The other jobs I do currently pay me about 2000 dollars a month. Montreal is 30 percent cheaper than other cities, so I pay 1000 dollars as monthly rent.

What are some of the resources you can explore to improve life as a student overseas?

Universities have several resources like the academic advisory office of the Dean of students. There are mental health resources that assist you with paperwork in case of a family emergency. Each department has its advisors who can help you out with any situation.

You can also explore mentorship opportunities as there are lots of active groups and clubs. Student societies, events, and hobby clubs abound. Each university will also have its own Indian student association, so that’s another way to attend events and make connections.

What is the most important advice you would give to students going abroad to study?

See the world as it is, not just through an Indian lens. You’ll notice how different yet similar people are. Economic and personal struggles vary in intensity and mindset. It’s humbling to observe these differences and similarities although it is easier for someone like me, from South Mumbai.
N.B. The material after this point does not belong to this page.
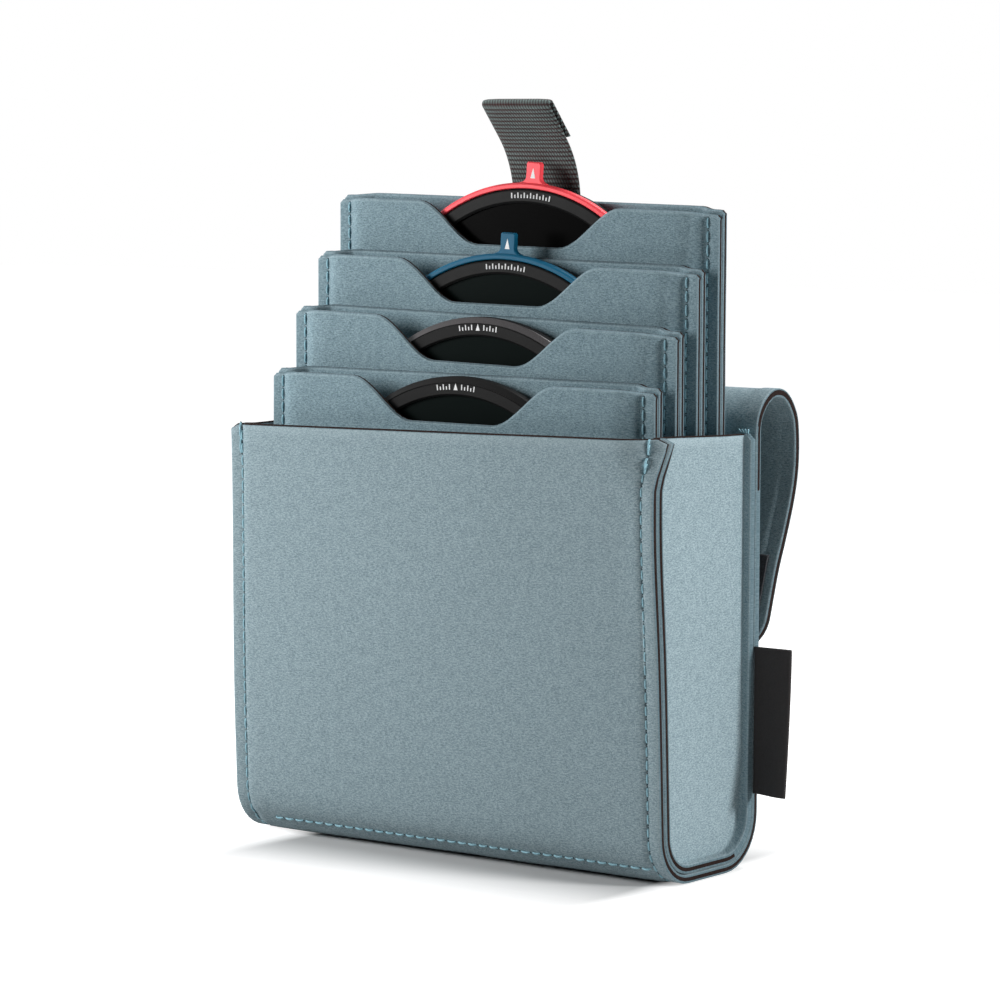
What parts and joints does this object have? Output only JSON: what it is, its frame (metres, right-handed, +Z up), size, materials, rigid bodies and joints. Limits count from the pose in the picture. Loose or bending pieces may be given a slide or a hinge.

For someone from a small town, this can be vastly different. I find people here humbler and more down-to-earth compared to my hometown! A lot depends on your personality, professional interests, values, and financial background.

Assimilation involves taking part in activities that can be costly, especially when many international students face heavy loans. Socialize within legal limits and step out of your comfort zone, but listen to your body’s signals.

Jugal Hemani | Campus Life | Global Indian

What are your career goals after you complete your Master’s?

My aerospace engineering bachelor’s degree has given me a skill set that is broad enough to fit across a vast range of industries. I don’t know what I want to do yet. I can work here in Canada after I graduate and get my PR in two years after which I can work in the US too.